Comment améliorer la gouvernance dans les collectivités territoriales décentralisées ?
Nous accompagnons les communes dans la gestion budgétaire et comptable à travers le déploiement sur l’ensemble du territoire du progiciel SIM_ba, car l’informatisation de la gestion financière facilite la production des comptes de gestion, des comptes administratifs et des états financiers. Nous organisons aussi des sessions de renforcement des capacités pour les responsables et mettons à disposition des agents communaux pour installer des process durables, identifier les niches de développement, élargir l’assiette fiscale. En outre, les communes sont accompagnées dans le processus d’élaboration de leur plan d’investissement annuel. Nous appuyons aussi les communes dans leurs actions de communication. À ce jour, huit radios ont été réhabilitées tandis que douze nouvelles ont été créées en faveur des collectivités territoriales décentralisées.
 
Le PNDP dynamise-t-il l’économie à travers la stimulation de la production locale ?

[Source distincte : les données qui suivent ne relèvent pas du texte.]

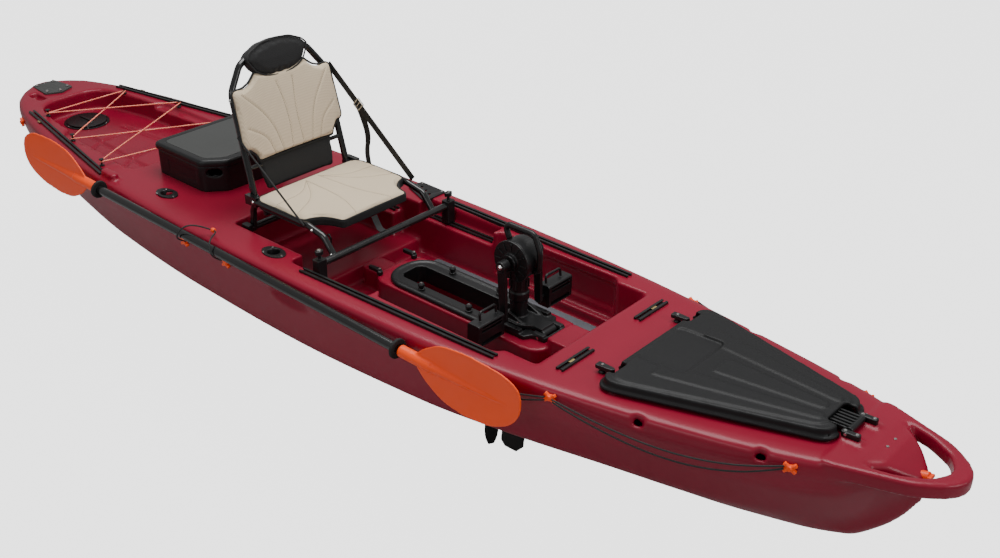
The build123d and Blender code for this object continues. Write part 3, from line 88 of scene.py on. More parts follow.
class Effects:
    """Shader node groups that several finishes share, each built once."""

    def __init__(self) -> None:
        """Starts with no group built."""
        self.built: dict[str, bpy.types.NodeTree] = {}

    def tree(self, name: str, inputs: dict[str, float],
             outputs: tuple[str, ...]) -> tuple[bpy.types.NodeTree, dict[str, bpy.types.Node]]:
        """Starts a group with its sockets.

        Args:
            name: The group's name.
            inputs: Each input's name and usual value.
            outputs: The names of the outputs, all plain values.

        Returns:
            The tree, with its input and output nodes under "in" and "out".
        """
        tree = bpy.data.node_groups.new(name, "ShaderNodeTree")
        for key, value in inputs.items():
            socket = tree.interface.new_socket(name=key, in_out="INPUT", socket_type="NodeSocketFloat")
            socket.default_value = value
        for key in outputs:
            tree.interface.new_socket(name=key, in_out="OUTPUT", socket_type="NodeSocketFloat")
        ends = {"in": tree.nodes.new("NodeGroupInput"), "out": tree.nodes.new("NodeGroupOutput")}
        return tree, ends

    def grain(self) -> bpy.types.NodeTree:
        """Fine pebbled relief over slow tone changes. Returns the group."""
        if "grain" not in self.built:
            tree, ends = self.tree("moulded_grain", {"Grain scale": 900.0, "Tone scale": 3.0},
                                   ("Height", "Tone"))
            place = tree.nodes.new("ShaderNodeTexCoord")
            for socket, scale, detail in (("Height", "Grain scale", 2.0), ("Tone", "Tone scale", 4.0)):
                noise = tree.nodes.new("ShaderNodeTexNoise")
                noise.inputs["Detail"].default_value = detail
                tree.links.new(place.outputs["Object"], noise.inputs["Vector"])
                tree.links.new(ends["in"].outputs[scale], noise.inputs["Scale"])
                tree.links.new(noise.outputs["Fac"], ends["out"].inputs[socket])
            self.built["grain"] = tree
        return self.built["grain"]

    def wear_and_highlight(self) -> bpy.types.NodeTree:
        """A broken mask along raised edges, where the lighter colour is partly wear and partly a painted
        highlight. Returns the group.
        """
        if "wear_and_highlight" not in self.built:
            tree, ends = self.tree("edge_wear_and_highlight", {"From": 0.53, "To": 0.60, "Break-up": 60.0}, ("Mask",))
            geometry = tree.nodes.new("ShaderNodeNewGeometry")
            span = tree.nodes.new("ShaderNodeMapRange")
            tree.links.new(geometry.outputs["Pointiness"], span.inputs["Value"])
            tree.links.new(ends["in"].outputs["From"], span.inputs["From Min"])
            tree.links.new(ends["in"].outputs["To"], span.inputs["From Max"])
            place = tree.nodes.new("ShaderNodeTexCoord")
            noise = tree.nodes.new("ShaderNodeTexNoise")
            tree.links.new(place.outputs["Object"], noise.inputs["Vector"])
            tree.links.new(ends["in"].outputs["Break-up"], noise.inputs["Scale"])
            both = tree.nodes.new("ShaderNodeMath")
            both.operation = "MULTIPLY"
            tree.links.new(span.outputs["Result"], both.inputs[0])
            tree.links.new(noise.outputs["Fac"], both.inputs[1])
            tree.links.new(both.outputs[0], ends["out"].inputs["Mask"])
            self.built["wear_and_highlight"] = tree
        return self.built["wear_and_highlight"]

    def weave(self) -> bpy.types.NodeTree:
        """Crossed threads from two diagonal waves. Returns the group."""
        if "weave" not in self.built:
            tree, ends = self.tree("crossed_threads", {"Threads": 260.0, "Slant": 0.785},
                                   ("Height", "Thread"))
            place = tree.nodes.new("ShaderNodeTexCoord")
            spin = tree.nodes.new("ShaderNodeVectorRotate")
            spin.rotation_type = "Z_AXIS"
            tree.links.new(place.outputs["Object"], spin.inputs["Vector"])
            tree.links.new(ends["in"].outputs["Slant"], spin.inputs["Angle"])
            waves = []
            for axis in ("X", "Y"):
                wave = tree.nodes.new("ShaderNodeTexWave")
                wave.bands_direction = axis
                wave.inputs["Distortion"].default_value = 0.4
                tree.links.new(spin.outputs["Vector"], wave.inputs["Vector"])
                tree.links.new(ends["in"].outputs["Threads"], wave.inputs["Scale"])
                waves.append(wave)
            top = tree.nodes.new("ShaderNodeMath")
            top.operation = "MAXIMUM"
            gap = tree.nodes.new("ShaderNodeMath")
            gap.operation = "MULTIPLY"
            for i, wave in enumerate(waves):
                tree.links.new(wave.outputs["Fac"], top.inputs[i])
                tree.links.new(wave.outputs["Fac"], gap.inputs[i])
            tree.links.new(top.outputs[0], ends["out"].inputs["Height"])
            tree.links.new(gap.outputs[0], ends["out"].inputs["Thread"])
            self.built["weave"] = tree
        return self.built["weave"]


EFFECTS = Effects()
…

Pour qui suit de près l’activité du PNDP, il comprendra que les infrastructures ne sont que la partie visible, l’iceberg des actions du programme. La partie immergée est ancrée sur les mécanismes durables mis en place pour donner aux communes les moyens de dynamiser l’économie locale et développer les territoires ruraux. Et l’outil phare de cette action, c’est le plan communal de développement (PCD). Il identifie avec plus de précisions les besoins des populations et offre des idées de projets pour l’ensemble de la commune, lesquels n’attendent que l’identification du financement, en dehors du modeste appui du PNDP, pour donner un coup de fouet à l’économie locale.
L’objectif, en toile de fond, est le même : donner aux communes les moyens d’une prise en main autonome des défis de leurs territoires.  
 
Où en est justement la mise en oeuvre de ces plans communaux de développement ?

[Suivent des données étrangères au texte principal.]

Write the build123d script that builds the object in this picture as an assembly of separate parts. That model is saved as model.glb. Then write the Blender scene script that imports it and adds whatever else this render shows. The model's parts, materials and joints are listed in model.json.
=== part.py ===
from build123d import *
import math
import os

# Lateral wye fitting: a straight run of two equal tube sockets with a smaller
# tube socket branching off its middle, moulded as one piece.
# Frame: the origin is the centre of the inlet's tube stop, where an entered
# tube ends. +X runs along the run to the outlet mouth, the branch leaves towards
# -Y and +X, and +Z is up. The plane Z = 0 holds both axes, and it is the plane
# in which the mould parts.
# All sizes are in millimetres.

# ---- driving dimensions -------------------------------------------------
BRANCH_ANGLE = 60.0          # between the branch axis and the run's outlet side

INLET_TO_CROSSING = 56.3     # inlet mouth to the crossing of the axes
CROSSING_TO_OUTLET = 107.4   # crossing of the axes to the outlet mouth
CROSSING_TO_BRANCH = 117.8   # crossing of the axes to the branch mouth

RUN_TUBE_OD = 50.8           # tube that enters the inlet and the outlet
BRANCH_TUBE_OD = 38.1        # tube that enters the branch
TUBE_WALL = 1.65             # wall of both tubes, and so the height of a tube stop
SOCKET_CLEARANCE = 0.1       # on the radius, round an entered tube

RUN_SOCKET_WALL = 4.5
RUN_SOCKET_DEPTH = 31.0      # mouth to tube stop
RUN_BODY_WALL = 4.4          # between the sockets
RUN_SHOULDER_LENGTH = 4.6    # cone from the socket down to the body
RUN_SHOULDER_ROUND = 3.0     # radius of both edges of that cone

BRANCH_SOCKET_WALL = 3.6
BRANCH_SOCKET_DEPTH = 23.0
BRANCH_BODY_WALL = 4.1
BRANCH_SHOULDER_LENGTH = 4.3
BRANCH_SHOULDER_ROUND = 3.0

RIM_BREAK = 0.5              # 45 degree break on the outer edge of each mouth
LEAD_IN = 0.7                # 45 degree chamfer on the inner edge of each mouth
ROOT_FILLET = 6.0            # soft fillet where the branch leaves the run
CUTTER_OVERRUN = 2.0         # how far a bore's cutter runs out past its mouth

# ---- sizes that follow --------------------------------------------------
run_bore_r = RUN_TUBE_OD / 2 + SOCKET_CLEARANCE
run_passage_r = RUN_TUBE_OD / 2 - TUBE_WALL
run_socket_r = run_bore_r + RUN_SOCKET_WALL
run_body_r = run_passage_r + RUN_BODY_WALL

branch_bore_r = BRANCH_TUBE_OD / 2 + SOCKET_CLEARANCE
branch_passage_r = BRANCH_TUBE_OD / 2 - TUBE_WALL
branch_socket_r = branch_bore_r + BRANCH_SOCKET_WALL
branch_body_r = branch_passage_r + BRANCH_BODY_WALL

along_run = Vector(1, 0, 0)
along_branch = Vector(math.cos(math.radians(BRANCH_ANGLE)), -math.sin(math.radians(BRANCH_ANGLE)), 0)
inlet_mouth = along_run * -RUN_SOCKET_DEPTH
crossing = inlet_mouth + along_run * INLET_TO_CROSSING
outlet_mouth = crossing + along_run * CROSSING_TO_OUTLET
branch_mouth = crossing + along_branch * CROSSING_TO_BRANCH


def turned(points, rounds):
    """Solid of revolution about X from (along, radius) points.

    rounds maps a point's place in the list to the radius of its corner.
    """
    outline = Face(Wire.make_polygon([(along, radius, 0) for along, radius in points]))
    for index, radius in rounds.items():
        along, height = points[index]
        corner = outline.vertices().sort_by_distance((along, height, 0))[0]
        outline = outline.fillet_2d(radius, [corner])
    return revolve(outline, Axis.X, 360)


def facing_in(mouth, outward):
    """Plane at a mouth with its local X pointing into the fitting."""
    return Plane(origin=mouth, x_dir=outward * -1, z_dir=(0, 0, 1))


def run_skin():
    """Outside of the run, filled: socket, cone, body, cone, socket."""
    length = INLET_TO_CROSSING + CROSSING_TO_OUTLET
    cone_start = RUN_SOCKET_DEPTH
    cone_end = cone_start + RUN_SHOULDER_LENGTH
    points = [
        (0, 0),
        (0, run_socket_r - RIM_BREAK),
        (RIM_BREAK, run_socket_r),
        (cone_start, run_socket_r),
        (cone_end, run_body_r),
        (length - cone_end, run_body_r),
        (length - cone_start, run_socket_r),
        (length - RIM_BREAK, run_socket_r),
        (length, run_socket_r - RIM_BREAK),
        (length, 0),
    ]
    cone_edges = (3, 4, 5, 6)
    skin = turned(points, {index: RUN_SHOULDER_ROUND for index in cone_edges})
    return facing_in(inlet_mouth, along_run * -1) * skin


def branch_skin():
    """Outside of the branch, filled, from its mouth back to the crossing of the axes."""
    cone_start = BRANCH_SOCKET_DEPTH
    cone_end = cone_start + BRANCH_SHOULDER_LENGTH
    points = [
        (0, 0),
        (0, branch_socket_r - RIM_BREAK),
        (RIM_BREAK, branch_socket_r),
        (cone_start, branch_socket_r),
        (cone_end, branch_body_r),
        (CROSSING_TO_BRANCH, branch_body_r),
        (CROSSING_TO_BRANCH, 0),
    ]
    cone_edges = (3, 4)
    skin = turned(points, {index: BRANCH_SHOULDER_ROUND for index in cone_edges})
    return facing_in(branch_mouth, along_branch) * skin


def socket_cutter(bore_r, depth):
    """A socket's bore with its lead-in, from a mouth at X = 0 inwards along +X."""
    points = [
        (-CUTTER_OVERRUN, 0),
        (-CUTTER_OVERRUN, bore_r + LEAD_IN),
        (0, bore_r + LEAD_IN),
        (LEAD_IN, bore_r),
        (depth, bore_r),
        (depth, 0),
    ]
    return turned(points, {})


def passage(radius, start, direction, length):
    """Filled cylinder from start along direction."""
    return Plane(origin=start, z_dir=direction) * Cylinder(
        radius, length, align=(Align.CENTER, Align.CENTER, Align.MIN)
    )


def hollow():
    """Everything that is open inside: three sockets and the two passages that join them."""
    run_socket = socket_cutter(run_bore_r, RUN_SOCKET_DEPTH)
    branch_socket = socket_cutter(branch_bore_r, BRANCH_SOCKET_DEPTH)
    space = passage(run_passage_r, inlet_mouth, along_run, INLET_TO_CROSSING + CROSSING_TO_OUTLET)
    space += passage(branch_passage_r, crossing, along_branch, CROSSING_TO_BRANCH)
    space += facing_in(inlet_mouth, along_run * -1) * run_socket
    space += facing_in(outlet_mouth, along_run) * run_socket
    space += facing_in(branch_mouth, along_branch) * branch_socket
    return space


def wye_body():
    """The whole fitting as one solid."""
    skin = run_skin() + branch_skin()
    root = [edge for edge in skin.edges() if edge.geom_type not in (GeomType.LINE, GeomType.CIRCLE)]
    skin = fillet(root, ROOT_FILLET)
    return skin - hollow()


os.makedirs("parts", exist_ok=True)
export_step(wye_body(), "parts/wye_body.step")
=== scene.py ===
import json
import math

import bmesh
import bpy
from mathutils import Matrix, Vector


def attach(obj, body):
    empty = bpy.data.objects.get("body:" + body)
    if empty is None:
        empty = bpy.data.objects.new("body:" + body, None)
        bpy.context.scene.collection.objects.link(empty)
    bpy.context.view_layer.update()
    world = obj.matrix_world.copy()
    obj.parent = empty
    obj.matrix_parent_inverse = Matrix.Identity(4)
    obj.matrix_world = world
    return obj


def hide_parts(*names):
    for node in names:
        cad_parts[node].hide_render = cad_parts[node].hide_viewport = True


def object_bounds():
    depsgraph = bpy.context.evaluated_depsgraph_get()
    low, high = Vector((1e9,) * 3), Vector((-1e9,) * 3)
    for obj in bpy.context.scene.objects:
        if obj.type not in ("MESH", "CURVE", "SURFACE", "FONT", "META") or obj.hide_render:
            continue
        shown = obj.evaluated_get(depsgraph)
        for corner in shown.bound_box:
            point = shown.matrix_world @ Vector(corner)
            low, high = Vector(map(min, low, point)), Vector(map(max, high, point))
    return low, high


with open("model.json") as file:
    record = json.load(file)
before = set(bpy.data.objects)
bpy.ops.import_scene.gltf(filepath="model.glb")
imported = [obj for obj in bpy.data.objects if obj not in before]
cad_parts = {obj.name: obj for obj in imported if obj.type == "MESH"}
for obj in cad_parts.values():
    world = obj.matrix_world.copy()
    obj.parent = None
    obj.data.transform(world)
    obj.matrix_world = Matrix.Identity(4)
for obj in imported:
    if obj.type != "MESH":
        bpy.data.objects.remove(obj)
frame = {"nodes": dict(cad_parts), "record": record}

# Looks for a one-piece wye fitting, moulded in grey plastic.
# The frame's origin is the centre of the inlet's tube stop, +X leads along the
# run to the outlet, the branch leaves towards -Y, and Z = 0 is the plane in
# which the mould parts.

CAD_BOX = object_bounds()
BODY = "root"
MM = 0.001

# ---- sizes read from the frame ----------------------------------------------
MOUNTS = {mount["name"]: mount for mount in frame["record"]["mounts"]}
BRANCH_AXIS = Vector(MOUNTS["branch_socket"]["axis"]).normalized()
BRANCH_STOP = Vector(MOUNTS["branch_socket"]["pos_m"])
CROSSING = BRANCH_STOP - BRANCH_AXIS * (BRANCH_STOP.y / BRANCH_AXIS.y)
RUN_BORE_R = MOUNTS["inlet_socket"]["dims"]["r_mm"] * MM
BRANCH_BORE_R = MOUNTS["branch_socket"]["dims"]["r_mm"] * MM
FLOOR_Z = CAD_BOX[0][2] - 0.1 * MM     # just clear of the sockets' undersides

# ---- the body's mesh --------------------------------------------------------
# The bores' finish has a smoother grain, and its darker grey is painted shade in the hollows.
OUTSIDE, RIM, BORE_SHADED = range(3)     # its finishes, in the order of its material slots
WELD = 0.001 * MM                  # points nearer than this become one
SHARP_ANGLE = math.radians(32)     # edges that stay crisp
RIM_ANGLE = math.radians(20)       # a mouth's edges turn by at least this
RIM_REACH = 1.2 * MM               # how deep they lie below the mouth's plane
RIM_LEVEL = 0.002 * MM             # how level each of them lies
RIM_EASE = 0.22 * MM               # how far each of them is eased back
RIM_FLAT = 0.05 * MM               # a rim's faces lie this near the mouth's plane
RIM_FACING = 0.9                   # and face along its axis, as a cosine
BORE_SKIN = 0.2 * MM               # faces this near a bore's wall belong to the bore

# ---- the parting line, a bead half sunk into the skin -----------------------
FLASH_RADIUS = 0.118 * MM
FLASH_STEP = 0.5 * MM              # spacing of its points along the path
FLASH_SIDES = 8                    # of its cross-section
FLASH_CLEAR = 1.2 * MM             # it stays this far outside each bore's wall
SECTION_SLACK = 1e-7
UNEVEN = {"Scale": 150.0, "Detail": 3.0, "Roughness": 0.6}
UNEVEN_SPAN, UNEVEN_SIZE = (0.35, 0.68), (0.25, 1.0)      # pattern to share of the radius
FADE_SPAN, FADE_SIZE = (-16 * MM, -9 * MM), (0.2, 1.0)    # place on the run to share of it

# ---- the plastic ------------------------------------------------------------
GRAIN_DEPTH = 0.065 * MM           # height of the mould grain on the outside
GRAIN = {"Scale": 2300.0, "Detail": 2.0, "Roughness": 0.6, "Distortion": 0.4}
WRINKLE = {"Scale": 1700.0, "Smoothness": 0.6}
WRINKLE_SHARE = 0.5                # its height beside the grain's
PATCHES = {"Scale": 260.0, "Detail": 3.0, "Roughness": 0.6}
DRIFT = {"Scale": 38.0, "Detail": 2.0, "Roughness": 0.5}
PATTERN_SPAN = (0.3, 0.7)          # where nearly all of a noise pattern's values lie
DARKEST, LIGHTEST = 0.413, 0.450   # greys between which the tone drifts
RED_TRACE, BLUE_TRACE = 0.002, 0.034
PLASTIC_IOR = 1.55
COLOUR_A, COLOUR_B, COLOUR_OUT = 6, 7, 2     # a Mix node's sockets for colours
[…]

Le PCD est un document qui favorise la participation de tous les acteurs au niveau local, définit la vision à long terme du développement social, économique, environnemental et culturel de la commune. De par son organisation en secteurs, c’est l’ outil idéal pour l’identification des besoins sectoriels à consolider dans le cadre de l’élaboration du budget d’investissement public. À ce jour, 329 plans communaux de développement ont été élaborés. Depuis le premier trimestre de cette année 2017, nous avons engagé un vaste chantier d’actualisation de plus de 85 PCD élaborés depuis plus de quatre ans, en y intégrant des thématiques et problématiques nouvelles comme la prise en compte des réfugiés. Nous comptons d’ailleurs étendre l’actualisation à 70 autres PCD d’ici la fin de l’année. Le ministre de l’Économie, de la Planification et de l’Aménagement du territoire, qui chapeaute et oriente notre activité, a mis sur pied un groupe de travail qui planche sur un mécanisme visant à prendre en compte les PCD dans la programmation des projets d’investissements des collectivités territoriales décentralisées.
 
Au-delà des communes, il existe des populations autochtones vulnérables telles que les Bororos ou les Pygmées. Que fait le PNDP pour ces cas particuliers ?

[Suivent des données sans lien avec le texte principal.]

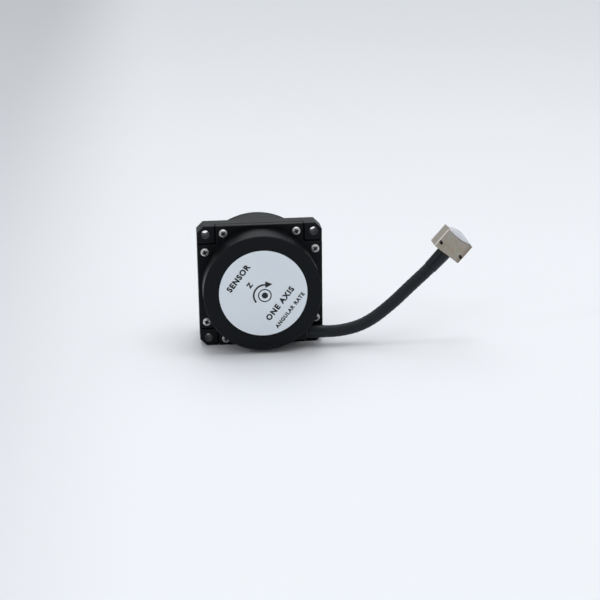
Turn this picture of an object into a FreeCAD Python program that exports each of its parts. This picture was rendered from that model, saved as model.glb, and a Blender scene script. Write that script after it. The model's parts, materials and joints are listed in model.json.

Ces populations sont des bénéficiaires directs de nos interventions. Déjà, pendant le processus d’élaboration des PCD, leurs besoins spécifiques et pistes de solutions sont pris en compte. Avec le projet de gestion durable des terres évoqué plus haut, les Bororos ont bénéficié de nombreux appuis directs, notamment pour la mise en place des champs fourragers dans la région de l’Adamaoua.
Il y a également le plan de développement des peuples pygmées (PDPP) qui a pour objectif général d’assurer que le processus de développement engagé favorisera le respect total de la dignité, des droits de la personne et la culture des peuples autochtones. Il est mis en oeuvre dans les 37 communes les abritant. Ce projet permet de leur faciliter l’établissement de documents administratifs, d’assurer l’approvisionnement en médicaments des centres de santé qu’ils fréquentent ou encore d’améliorer leur représentativité dans les instances de décision.